Más grave aún es la proliferación de cuentas que simulan ser medios periodísticos o “comunicadores ciudadanos”, pero que en realidad se dedican al golpeteo y a la estulticia.
En este sentido, el lenguaje también se vuelve un instrumento de distorsión: la misma acción puede cambiar de nombre según la simpatía política del emisor. Así, dependiendo del caso, unos son “Estados” y otros “regímenes”, unos “advierten” y otros “amenazan”, unos son “defensores de la nación” y otros “viles traidores de la patria”.
Esto nos lleva a la segunda pregunta: ¿por qué las personas creen en noticias falsas, por más absurdas que sean? La respuesta está en dos conceptos: el sesgo de confirmación, que lleva a aceptar aquello que refuerza nuestras creencias previas, y la heurística de disponibilidad, un atajo mental que nos hace considerar más probable algo solo porque lo hemos visto con frecuencia en el pasado.
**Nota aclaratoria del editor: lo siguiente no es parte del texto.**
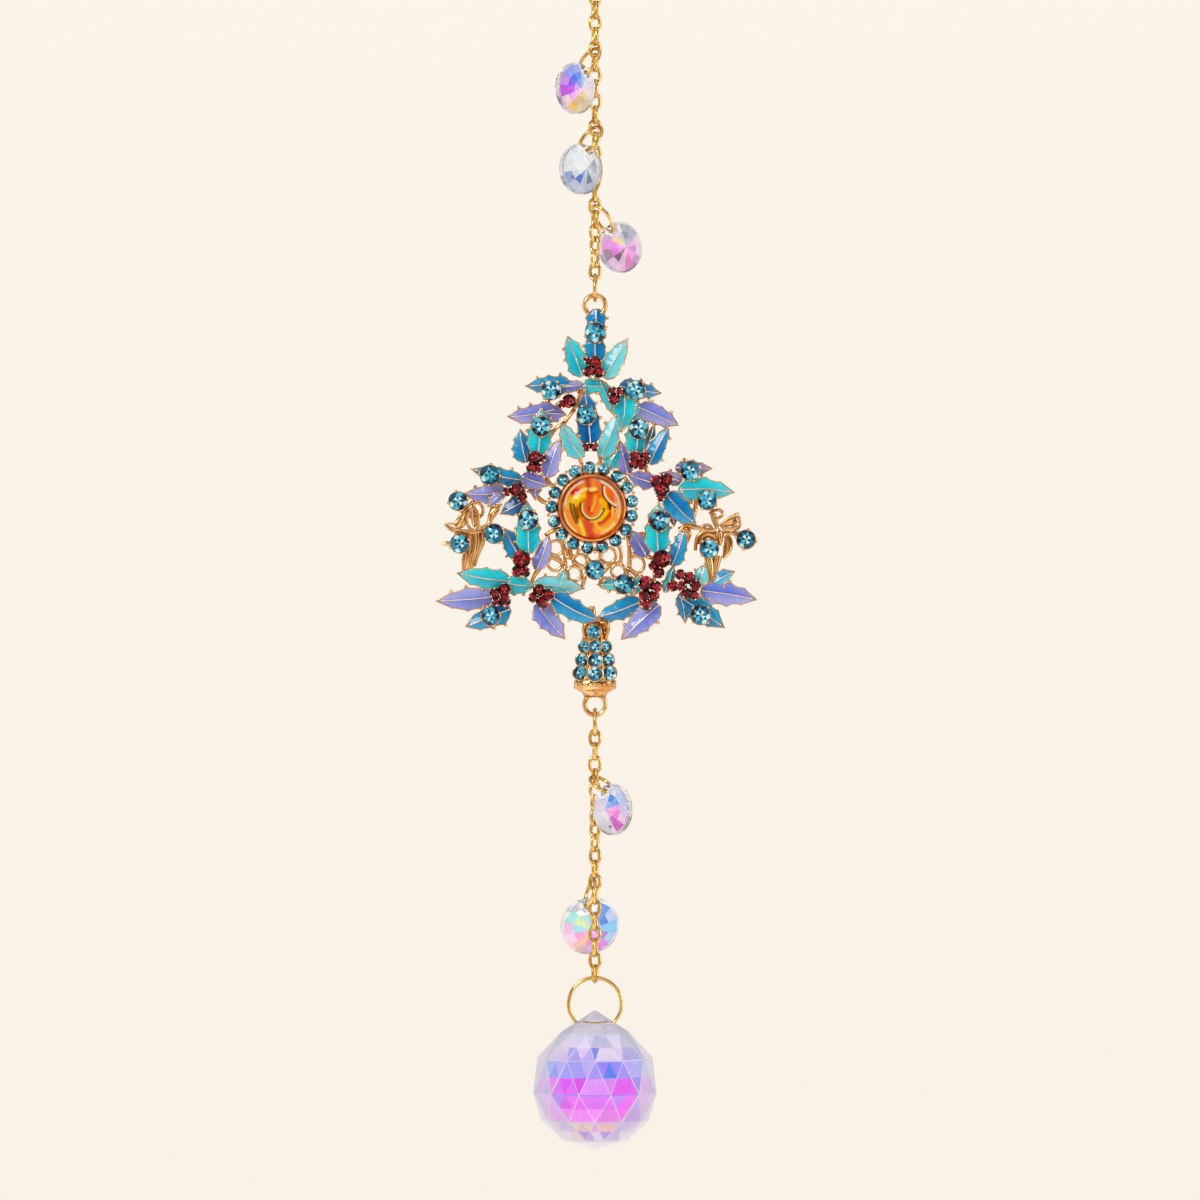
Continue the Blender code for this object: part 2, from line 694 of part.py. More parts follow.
def add_seats(bm, pendant):
    """A round seat under each large stone and each berry cluster."""
    for index, (u, v, radius) in enumerate(STONES):
        rings = ((0.4 + 0.02 * (index % 7), radius * 0.8), (SEAT_TOP, radius * GRID))
        add_frustum(bm, pendant.at(u, v, 0), FORWARD, rings, sides=7)
    for index, cluster in enumerate(BERRIES):
        middle = sum((Vector(berry[:2]) for berry in cluster), Vector((0, 0))) / len(cluster)
        reach = max((Vector(berry[:2]) - middle).length for berry in cluster) + BERRY_SEAT_MARGIN
        rings = ((0.5 + 0.03 * (index % 7), reach * GRID), (BERRY_SEAT_TOP, reach * GRID))
        add_frustum(bm, pendant.at(*middle, 0), FORWARD, rings, sides=6)


def add_casting(pendant, finish):
    """The cast frame: leaves, twigs, trunk, bezel, settings and both loops, joined into one body."""
    leaves, rest = bmesh.new(), bmesh.new()
    for index, leaf in enumerate(LEAVES):
        add_leaf(leaves, pendant, leaf, index)
    for index, twig in enumerate(TWIGS):
        add_twig(rest, pendant, twig, index)
    add_trunk(rest, pendant)
    add_halo(rest, pendant)
    add_bezel(rest, pendant)
    add_seats(rest, pendant)
    for v in (TOP_LOOP_V, BOTTOM_LOOP_V):
        radius = LOOP_OUTER * GRID - LOOP_WIRE / 2
        centre = pendant.at(0, v, BACK_Y)
        add_wire_loop(rest, centre, (0, 0, 1), (1, 0, 0), radius, radius, LOOP_WIRE, segments=12, sides=4)
    casting = add_object("tree_casting", leaves, finish)
    boolean(casting, add_object("tree_settings", rest, finish), "UNION", own_crossings=True)


def add_cabochon(pendant, finish):
    bm = bmesh.new()
    middle = pendant.at(CABOCHON_U, CABOCHON_V, BEZEL_FLOOR + SEAT_GAP)
    straight = BEZEL_HEIGHT - BEZEL_FLOOR
    dome = CABOCHON_HEIGHT - straight
    rings = [(0.0, CABOCHON_RADIUS)]
    for step in range(4):
        angle = math.radians(step * 25)
        rings.append((straight + dome * math.sin(angle), CABOCHON_RADIUS * math.cos(angle)))
    add_frustum(bm, middle, FORWARD, rings, sides=16)
    add_object("cabochon", bm, finish, smooth_below=40)


def add_stones(pendant, finish):
    """The large stones: a table, a sloping crown and a girdle each."""
    for index, (u, v, radius) in enumerate(STONES):
        bm = bmesh.new()
        wide = radius * GRID
        base = SEAT_TOP + SEAT_GAP
        rings = ((base, wide * 0.9), (base + 0.5, wide), (base + STONE_HEIGHT, wide * 0.55))
        add_frustum(bm, pendant.at(u, v, 0), FORWARD, rings, sides=8)
        add_object(f"blue_stone_{index + 1:02d}", bm, finish)


def add_berries(pendant, finish):
    """Red stones in clusters, those of a cluster joined where they touch."""
    for number, cluster in enumerate(BERRIES):
        odd, even = bmesh.new(), bmesh.new()
        for index, (u, v, radius) in enumerate(cluster):
            base = BERRY_SEAT_TOP + SEAT_GAP + 0.02 * index
            wide = radius * GRID
            top = base + BERRY_HEIGHT * radius / 1.5
            rings = ((base, wide * 1.03), (top, wide * 0.5))
            add_frustum((even, odd)[index % 2], pendant.at(u, v, 0), FORWARD, rings, sides=6)
        name = f"berries_{number + 1:02d}"
        berries = add_object(name, even, finish)
        boolean(berries, add_object(name + "_others", odd, finish), "UNION", own_crossings=True)


def main():
    clear_scene()
    gold = material("gold_metal", (0.83, 0.58, 0.24), 0.2, 1.0)
    enamel = material("enamel_casting", (0.06, 0.55, 0.68), 0.25, 0.3)
    blue = material("blue_stone", (0.12, 0.55, 0.68), 0.1, 0.0)
    ruby = material("ruby_stone", (0.35, 0.01, 0.03), 0.1, 0.0)
    amber = material("amber_glass", (0.85, 0.35, 0.03), 0.08, 0.0)
    crystal = material("clear_crystal", (0.92, 0.9, 0.96), 0.03, 0.0)

    hang_inner = HANG_RING_OUTER / 2 - HANG_RING_WIRE
    hang_wire = HANG_RING_WIRE / 2
    _, hang_bottom = add_round_ring(
        "hanging_ring", hang_wire, HANG_RING_OUTER, HANG_RING_WIRE, (1, 0, 0), gold, segments=18, sides=5
    )
    upper_top = hooked_on(hang_bottom, HANG_RING_WIRE, LINK_WIRE)
    upper_middles, upper_bottom = add_chain("chain_upper", upper_top, UPPER_LINKS, UPPER_TURNS, gold)
    connector_top = hooked_on(upper_bottom, LINK_WIRE, CONNECTOR_WIRE)
    _, connector_bottom = add_round_ring(
        "connector_upper", connector_top, CONNECTOR_OUTER, CONNECTOR_WIRE, (0, 1, 0), gold
    )
    loop_radius = LOOP_OUTER * GRID - LOOP_WIRE / 2
    loop_top = hooked_on(connector_bottom, CONNECTOR_WIRE, LOOP_WIRE)
    pendant = Pendant(loop_top - loop_radius)
    add_casting(pendant, enamel)
    add_cabochon(pendant, amber)
    add_stones(pendant, blue)
    add_berries(pendant, ruby)

    loop_bottom = pendant.at(0, BOTTOM_LOOP_V, 0).z - loop_radius
    connector_top = hooked_on(loop_bottom, LOOP_WIRE, CONNECTOR_WIRE)
    _, connector_bottom = add_round_ring(
        "connector_lower", connector_top, CONNECTOR_OUTER, CONNECTOR_WIRE, (0, 1, 0), gold
    )
    lower_top = hooked_on(connector_bottom, CONNECTOR_WIRE, LINK_WIRE)
    lower_middles, lower_bottom = add_chain("chain_lower", lower_top, LOWER_LINKS, LOWER_TURNS, gold)
    ball_ring_top = hooked_on(lower_bottom, LINK_WIRE, BALL_RING_WIRE)
    ball_ring_middle, _ = add_round_ring(
        "ball_ring", ball_ring_top, BALL_RING_OUTER, BALL_RING_WIRE, (1, 0, 0), gold, segments=18, sides=5
    )
    add_ball(ball_ring_middle, crystal)

    chains = {"upper": (upper_middles, UPPER_TURNS), "lower": (lower_middles, LOWER_TURNS)}
    for name, x, y, drop, diameter in DISCS:
        chain, link = DISC_LINK_COUNT[name]
        face, lean, tip = DISC_ANGLES[name]
        middles, turns = chains[chain]
        centre = Vector((x, y, middles[link] - drop))
        hole, normal = add_disc("crystal_" + name, centre, diameter, face, lean, tip, crystal)
        add_jump_ring("jump_ring_" + name, middles[link], link_direction(turns, link), hole, normal, gold)


main()
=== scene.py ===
"""Looks of the crystal suncatcher: enamelled holly-tree pendant, stones, link chain, glass discs and ball.

Lengths are in millimetres and become metres where a mesh is made. The pendant is drawn on its own grid:
u to the right, v up, counted from the middle of the cabochon, and w forward from the pendant's back face.
"""

import math
import random

import bpy
from mathutils import Matrix, Vector


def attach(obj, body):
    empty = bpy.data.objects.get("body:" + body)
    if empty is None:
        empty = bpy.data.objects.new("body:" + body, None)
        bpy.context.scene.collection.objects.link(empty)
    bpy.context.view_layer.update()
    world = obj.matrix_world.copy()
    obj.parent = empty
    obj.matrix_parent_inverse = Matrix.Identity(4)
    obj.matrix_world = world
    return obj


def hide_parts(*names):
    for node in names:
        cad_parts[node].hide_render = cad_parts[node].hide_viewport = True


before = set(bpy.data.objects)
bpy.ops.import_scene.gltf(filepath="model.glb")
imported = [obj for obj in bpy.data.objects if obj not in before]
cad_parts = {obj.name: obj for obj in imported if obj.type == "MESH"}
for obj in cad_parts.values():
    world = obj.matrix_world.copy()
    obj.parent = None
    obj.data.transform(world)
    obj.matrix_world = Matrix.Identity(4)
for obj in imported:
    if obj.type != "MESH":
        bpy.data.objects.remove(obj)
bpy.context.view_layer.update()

MM = 0.001
ROW_BODY = "root"

# Places shared with the solids
TOUCH_GAP = 0.15
SEAT_GAP = 0.12
HANG_RING_OUTER = 18.0
HANG_RING_WIRE = 1.6
LINK_LENGTH = 4.45
LINK_WIDTH = 3.1
LINK_WIRE = 0.72
LINK_BITE = 0.05
UPPER_LINKS = 28
LOWER_LINKS = 19
CONNECTOR_OUTER = 6.8
CONNECTOR_WIRE = 1.0
JUMP_WIRE = 0.7
JUMP_LIFT = 0.15
DISC_SMALL = 12.0
DISC_LARGE = 14.0
DISC_THICKNESS = 5.2
DISC_RIM = 1.2
DISC_HOLE = 2.5
DISC_HOLE_PLACE = 0.76
BALL_DIAMETER = 30.0
BALL_NOSE = 2.6
BALL_RING_OUTER = 13.2
BALL_RING_WIRE = 0.85
BALL_RING_DEPTH = 4.8
GRID = 0.975
BACK_Y = 1.0
LOOP_OUTER = 3.05
LOOP_WIRE = 1.1
TOP_LOOP_V = 48.6
BOTTOM_LOOP_V = -47.2
LEAF_THICKNESS = 1.25
LAYER_RISE = 0.85
CABOCHON_U = -0.7
CABOCHON_V = 0.0
CABOCHON_RADIUS = 7.0
CABOCHON_HEIGHT = 5.2
BEZEL_WALL = 0.8
BEZEL_HEIGHT = 3.2
BEZEL_FLOOR = 1.1
HALO_COUNT = 17
HALO_RADIUS = 9.4
HALO_START = 94.0
SEAT_TOP = 3.0
STONE_HEIGHT = 1.7
BERRY_SEAT_TOP = 2.9
BERRY_HEIGHT = 1.5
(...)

Frente a este panorama, algunas voces han propuesto legislar contra la desinformación. Pero eso abriría la puerta de una tentación peligrosa: la censura. Aunque ya existen mecanismos –algunos sutiles y otros abiertamente preocupantes– que limitan el flujo informativo, trasladar estas prácticas al derecho positivo, especialmente mediante redacciones ambiguas que favorecen a los grupos de poder, podría implicar una legitimación del silenciamiento institucionalizado, como parece ser la intención en algunas entidades federativas.
Un tema al que podríamos dedicar una próxima entrega de esta columna.